Pas dormir est un livre remarquable, à ranger sans doute dans la catégorie « essais ». Essai sur un thème précis, essai sur soi et le monde, essai sur un mystère et une souffrance. L’ouvrage est balisé de notes de bas de pages très universitaires, et parsemé de photographies personnelles ou non, qui scandent le texte, non comme des respirations mais plutôt comme des ponctuations dénotatives. On remarquera et appréciera, à ce propos, l’illustration de la page 293, les petites mains d’enfants préhistoriques, vieilles de 27.000 ans, inscrites dans la grotte de Gargas. « Voyez les adultes tenir les bébés dans leurs bras puis choisir l’emplacement de leurs mains parmi les empreintes des grands. Voyez les adultes porter à bout de bras l’avenir, ce bébé. » Pour que l’avenir soit assuré, pour que les enfants grandissent, il faut que les adultes, les parents, veillent sur eux. Veillent, tout court.
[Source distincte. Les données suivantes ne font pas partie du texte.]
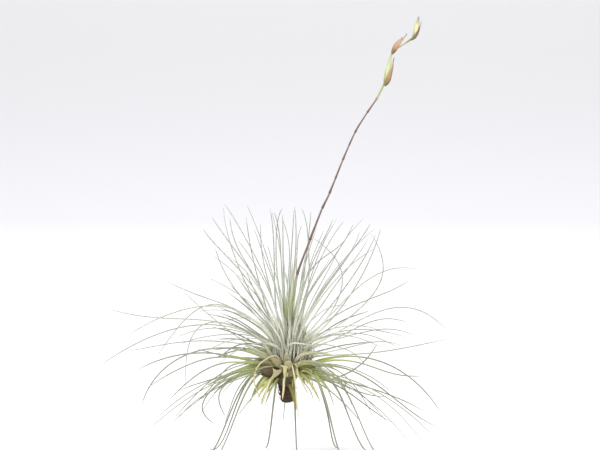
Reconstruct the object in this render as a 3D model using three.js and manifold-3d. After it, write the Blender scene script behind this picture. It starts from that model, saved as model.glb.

Marie Darrieussecq, Pas dormir, éd. P.O.L, 9 septembre 2021, 320 p.

Un commentaire

  1. On « veille » aussi parce qu’on ne fait plus l’effort d’apprendre aux enfants (doucement, doucement) de respecter l’univers de leur parents. J’aimerais lire un essai ou livre sur ce manque d’effort qui devient un effet boomerang pour tout le monde …

    Merci pour votre resumé court et concis comme toujours!